14 Reasons Not to Invest in Car Manufacturers

March 7th, 2009

http://www.businessinsider.com/unsold-cars-around-the-world-2009-2

(From The Business Insider via Consumerist.com)

On Truthfulness

February 15th, 2009

One is reminded of the story of the Italian anarchist who on trying in immigrate in the 1920s when asked to answer the question:

“Do you advocate the overthrow of United States by force or violence?”

Circled “force”.

Comment from “Joe Smith” on the Freakonomics-blog

Picture of the Year?

January 18th, 2009

I just finished “The Yiddish Policemen’s Union” by Michael Chabon. The book is real good, detective stories is not normally my cup of tea (with a few exceptions) but this one resonates with me. It has a counter-factual history backdrop, but presented in a very subtle manner and leaves one thinking there should be some sort of appendix.

Also it’s dark and hence the title of this post. It’s silly but I can best describe the book as a “film noir” and it didn’t take long before I started thinking someone should make a movie based on the book. At this point I checked IMDB and guess what? The Coen-brothers are writing and directing the picture, scheduled for theatres in 2010. Excellent story, brilliant directors – sound like a recipe for a great movie.

Bad News on a Sunday Night

January 18th, 2009

Time: 19.59 Location: On the airport express bus

Text: The flight is delayed, expected departure 21:40

and then again

Time:  21.03 Location: At the airport

Text:  The flight is delayed, expected departure 22:20

“Kitchen essentials, and items you can pass by”

October 18th, 2008

I need a bigger kitchen…

Update (24/5-09):

It seems I’m not alone

Winning Streak

September 21st, 2008

You can no more win a war than you can win an earthquake.

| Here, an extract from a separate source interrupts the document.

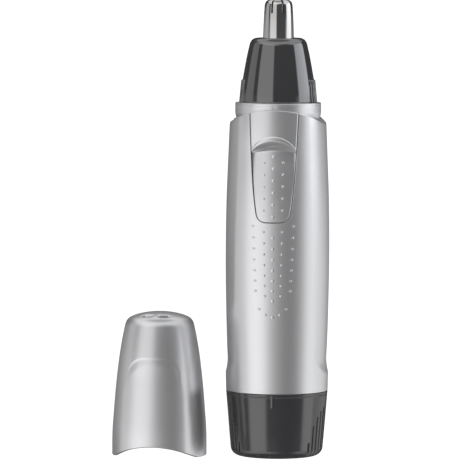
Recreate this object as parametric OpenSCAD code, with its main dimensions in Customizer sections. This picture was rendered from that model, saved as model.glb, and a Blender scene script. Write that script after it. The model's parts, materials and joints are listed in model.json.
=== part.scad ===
// Cordless nose hair trimmer with its protective cap standing beside it.
// Millimetres, +Z up. The origin is the centre of the flat base of the
// battery cap, -Y is the front (switch side).

/* [Body] */
// Height of the seam between battery cap and body shell
seam_z = 19.4; // [18.8:0.1:20]
// Greatest half width of the body, across the two side facets
body_half_w = 15.3; // [15.1:0.05:15.8]
// Greatest radius of the body, front and back
body_front_r = 16.2; // [16:0.05:16.6]
// Distance that each side facet's own axis lies past the centre line
facet_offset = 3.9; // [3.4:0.1:4.4]
// Bore of the body shell
bore_r = 12.5; // [12.4:0.05:12.6]
// Top of the arch where the shell meets the collar, front and back
arch_z = 102.6; // [102.2:0.1:103]
// Radius of that arch seen from the front
arch_r = 31; // [28:0.1:34]

/* [Collar] */
// Outer radius of the neck collar
collar_r = 12.68; // [12.6:0.02:12.72]
// Top of the neck collar
collar_top = 104.6; // [104.4:0.05:104.6]

/* [Switch] */
// Travel of the switch from off to on
switch_travel = 2.2; // [1.5:0.1:2.2]
// Gap between the switch button and its pocket
switch_gap = 0.2; // [0.15:0.01:0.3]
// Height that the button stands above the body
button_proud = 0.3; // [0.15:0.05:0.4]
// Lowest point of the button
button_z0 = 70; // [69:0.5:71]

/* [Battery cap] */
// Radius of the flat face the trimmer stands on
base_flat_r = 10.9; // [10:0.1:11.2]
// Number of grip grooves on each side of the battery cap
groove_count = 13; // [5:2:15]
// Angle between neighbouring grip grooves
groove_pitch = 7; // [6:0.5:7]
// Turn of the bayonets from locked to free
bayonet_turn = 40; // [30:1:45]

/* [Battery] */
// Radius of the AA cell
cell_r = 7.25; // [7.1:0.05:7.25]
// Length of the AA cell with its terminal
cell_l = 50.5; // [50:0.1:50.5]

/* [Motor] */
// Radius of the round sides of the motor can
motor_r = 10.2; // [10:0.05:10.2]
// Half of the distance between the motor can's two flats
motor_flat = 7.55; // [7.4:0.05:7.55]
// Radius of the motor and cutter shafts
shaft_r = 1; // [0.9:0.05:1]

/* [Head] */
// Outer radius of the steel tip just above the housing
tip_r = 4.55; // [4.4:0.05:4.55]
// Top of the steel tip, the overall height
tip_top = 135; // [134.6:0.1:135.4]
// Number of cutting slots in the tip
slot_count = 8; // [6:2:10]
// Width of one cutting slot
slot_w = 0.6; // [0.4:0.05:0.8]
// Depth of the cutting slots from the top
slot_depth = 4.1; // [3:0.1:5]
// Number of grip ribs on each side of the head
rib_count = 7; // [3:2:9]

/* [Protective cap] */
// Height of the protective cap
cap_h = 42.6; // [42:0.1:44]
// Place of the standing cap to the left of the trimmer
cap_x = -34.6; // [-50:0.1:-32]
// Place of the standing cap towards the front
cap_y = -3.3; // [-10:0.1:10]
// Turn of the standing cap about its own axis
cap_turn = -4; // [-20:1:20]
// Wall of the protective cap
cap_wall = 1.2; // [1.1:0.05:1.3]

/* [Hidden] */
$fn = 96;
e = 0.01;
silver = [0.76, 0.76, 0.78];
dark = [0.16, 0.16, 0.17];

// A smooth curve through stations [height, radius], by cubic pieces whose
// slope at each station is that between its two neighbours.
function slope(p, i) =
    let (a = max(i - 1, 0), b = min(i + 1, len(p) - 1))
    (p[b][1] - p[a][1]) / (p[b][0] - p[a][0]);
function piece(p, i, t) =
    let (h = p[i + 1][0] - p[i][0], t2 = t * t, t3 = t2 * t)
    (2 * t3 - 3 * t2 + 1) * p[i][1] + (t3 - 2 * t2 + t) * h * slope(p, i)
    + (3 * t2 - 2 * t3) * p[i + 1][1] + (t3 - t2) * h * slope(p, i + 1);
function curve(p, n = 3) = concat(
    [for (i = [0:len(p) - 2], k = [0:n - 1])
        let (t = k / n) [piece(p, i, t), p[i][0] + t * (p[i + 1][0] - p[i][0])]],
    [[p[len(p) - 1][1], p[len(p) - 1][0]]]);
function grow(p, d) = [for (q = p) [q[0], q[1] + d]];

// Front and back radius of the body, bottom to top.
front_line = [[seam_z, 15.05], [24, 15.15], [30, 15.35], [36, 15.6], [42, 15.85],
    [49, body_front_r - 0.13], [57, body_front_r], [72, body_front_r - 0.02], [80, 16.02],
    [90, 15.6], [95, 15.42], [98, 15.25], [101, 15], [103, 14.8]];
// Half width across the side facets; the facets run out at the bottom.
side_line = [[seam_z - 1, 16.8], [22, 16], [24.4, 15.3], [26, 14.88],
    [28.5, 14.6], [33, 14.78], [42, 15.05], [57, body_half_w],
    [75, body_half_w - 0.15], [90, 14.6], [97.4, 14.3], [99.5, 14.15], [104, 13.7]];
// Underside of the thumb panel on the button, from its foot to the lip.
panel_line = [[68, 16.3], [72, 16.26], [78, 15.92], [84, 15.15], [90, 14.15],
    [95, 13.85]];
// Outer radius of the battery cap above its rounded foot.
battery_cap_line = [[2.7, 13.65], [7, 14.04], [13, 14.52], [seam_z - 0.1, 15.04]];
// Outer radius of the head housing.
head_line = [[104.7, 11.24], [108, 11], [111, 10.56], [114, 10.06],
    [118, 9.32], [121.5, 8.55]];
// Outer radius of the steel tip.
tip_line = [[120.9, tip_r + 0.03], [123.6, tip_r], [129, tip_r - 0.18],
    [132.4, tip_r - 0.38]];
// Outer radius of the protective cap above its rim.
cap_line = [[0, 14], [7, 13.93], [14, 13.45], [21, 12.87], [29, 11.95],
    [35, 10.98], [cap_h - 4.3, 10.3]];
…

Jeannette Rankin (1880 – 1973)

(From www.quotationspage.com)

Two Books

September 21st, 2008

I buy books on impulse, often following a recommendation. My last two reads were Zen and the Art of Motorcycle Maintenance (Robert M. Pirsig), a favourite among readers of Lifehacker.com and The Black Swan (Nassim Nicholas Taleb), recommended by the Economist a while back. A couple similarities between the two are striking, though they are (at least nominally) in different genres:

Zen and the Art of Motorcycle Maintenance (ZMM) is fast becoming a classic, preaching Quality through interchanging present and past tense. It’s written like fiction but seems to be based partly on the author’s experiences.

The Black Swan is the former trader explaining in a cock-sure fashion how stupid you are (to some extent maybe even being right). On the cover it says “part literary essayist, part empiricist, part no-nonsense mathematical trader”, mostly essay (in chapters) I’d say.

(1) Neither author is practising philosophy but yet their both entire books are filled with philosophic reference and content. Greeks are both heroes and villains in either book.

(2) Everyone is wrong, according to the authors. Well, not everyone but the vast majority of those that are experts in the respective subjects, while the rest of mankind is merely mislead. There is also a solution, namely to stop listening to those that are wrong (i.e. the experts).

(3) To achieve what they are getting at rhetorically, both authors are willing to show their opponents in a very non-flattering way. Taleb does this without shame, interpreting what others mean like the devil reading the bible. Pirsig is less mean but I still don’t quite believe the portray of people at University of Chicago.

So – did the reading of two similar books result from my sources of recommendation, mere chance or a third option? I’d say chance, only it seems that The Dice Man (Luke Rhinehart) that I’m halfway through run along the same lines. Also:

The generation of random numbers is too important to be left to chance.